**EXERCISE DIRECTIONS**
Repeat the material exactly as it appears.

**COLLECTED DATA**
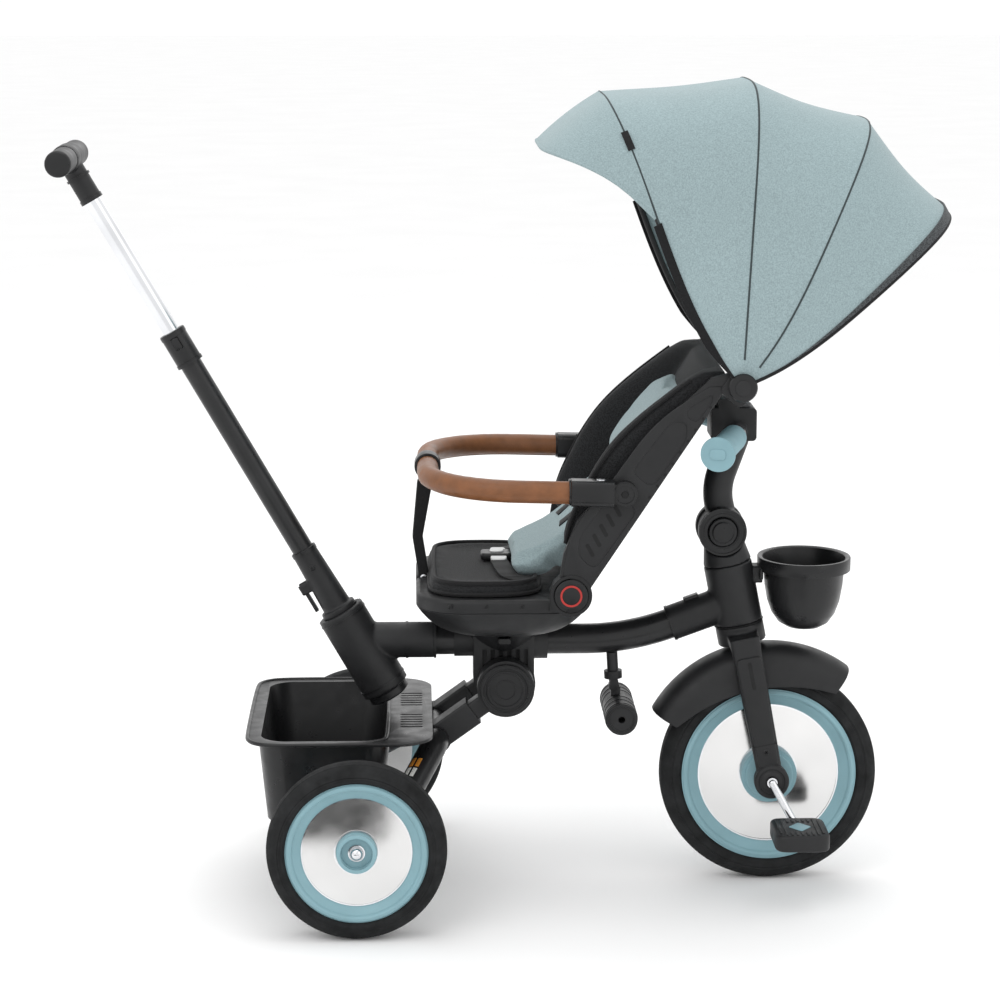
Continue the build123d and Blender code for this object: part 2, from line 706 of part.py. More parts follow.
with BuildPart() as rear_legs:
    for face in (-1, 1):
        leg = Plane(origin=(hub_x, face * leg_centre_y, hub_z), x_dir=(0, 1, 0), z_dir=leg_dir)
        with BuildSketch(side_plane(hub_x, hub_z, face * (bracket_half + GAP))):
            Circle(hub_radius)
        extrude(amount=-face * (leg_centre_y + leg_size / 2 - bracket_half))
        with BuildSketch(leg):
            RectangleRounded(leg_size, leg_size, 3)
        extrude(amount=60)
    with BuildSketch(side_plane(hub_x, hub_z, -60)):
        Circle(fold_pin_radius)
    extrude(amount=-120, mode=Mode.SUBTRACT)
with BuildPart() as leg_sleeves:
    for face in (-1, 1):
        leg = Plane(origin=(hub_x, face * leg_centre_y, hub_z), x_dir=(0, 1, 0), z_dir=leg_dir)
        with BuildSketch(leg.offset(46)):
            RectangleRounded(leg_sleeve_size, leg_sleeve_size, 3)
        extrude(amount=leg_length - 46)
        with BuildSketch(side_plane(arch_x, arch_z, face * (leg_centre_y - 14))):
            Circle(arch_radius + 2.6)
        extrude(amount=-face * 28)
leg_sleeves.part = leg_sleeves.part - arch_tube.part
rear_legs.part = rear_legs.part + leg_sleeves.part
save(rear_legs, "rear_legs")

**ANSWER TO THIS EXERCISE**
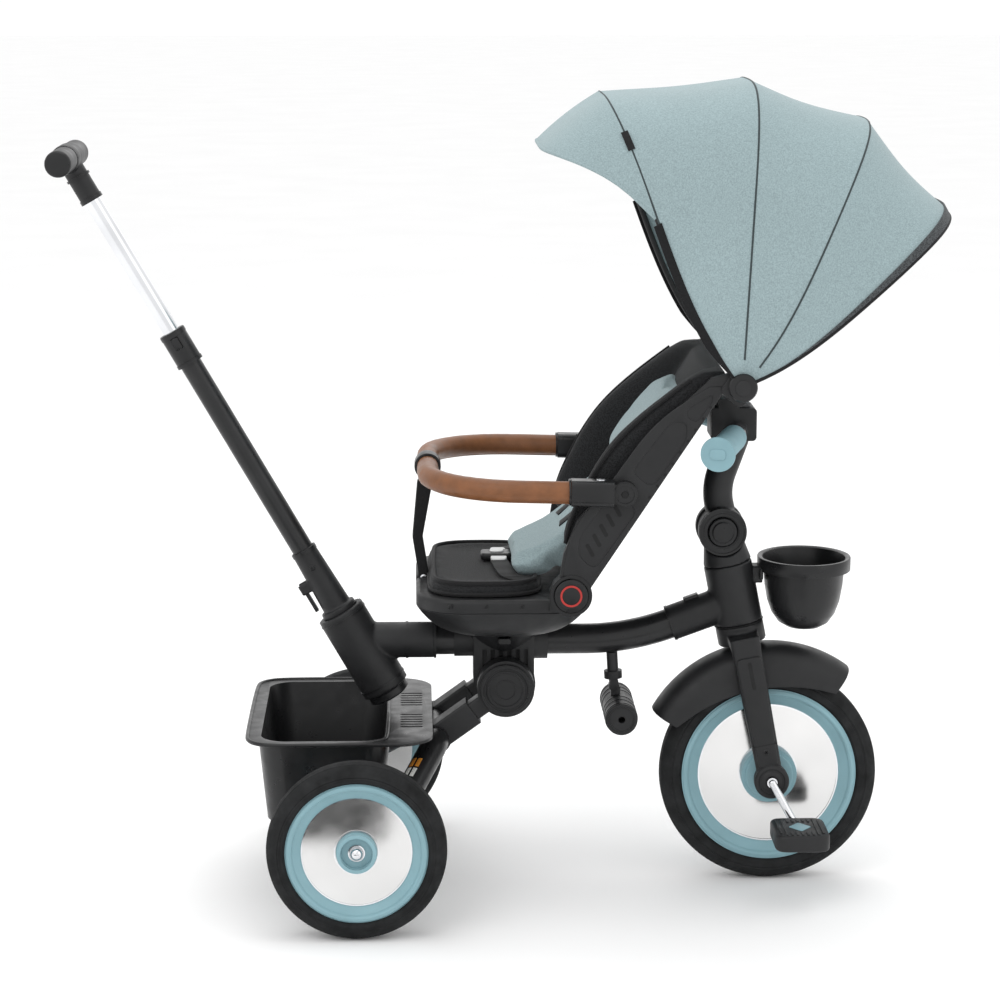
Continue the build123d and Blender code for this object: part 2, from line 706 of part.py. More parts follow.
with BuildPart() as rear_legs:
    for face in (-1, 1):
        leg = Plane(origin=(hub_x, face * leg_centre_y, hub_z), x_dir=(0, 1, 0), z_dir=leg_dir)
        with BuildSketch(side_plane(hub_x, hub_z, face * (bracket_half + GAP))):
            Circle(hub_radius)
        extrude(amount=-face * (leg_centre_y + leg_size / 2 - bracket_half))
        with BuildSketch(leg):
            RectangleRounded(leg_size, leg_size, 3)
        extrude(amount=60)
    with BuildSketch(side_plane(hub_x, hub_z, -60)):
        Circle(fold_pin_radius)
    extrude(amount=-120, mode=Mode.SUBTRACT)
with BuildPart() as leg_sleeves:
    for face in (-1, 1):
        leg = Plane(origin=(hub_x, face * leg_centre_y, hub_z), x_dir=(0, 1, 0), z_dir=leg_dir)
        with BuildSketch(leg.offset(46)):
            RectangleRounded(leg_sleeve_size, leg_sleeve_size, 3)
        extrude(amount=leg_length - 46)
        with BuildSketch(side_plane(arch_x, arch_z, face * (leg_centre_y - 14))):
            Circle(arch_radius + 2.6)
        extrude(amount=-face * 28)
leg_sleeves.part = leg_sleeves.part - arch_tube.part
rear_legs.part = rear_legs.part + leg_sleeves.part
save(rear_legs, "rear_legs")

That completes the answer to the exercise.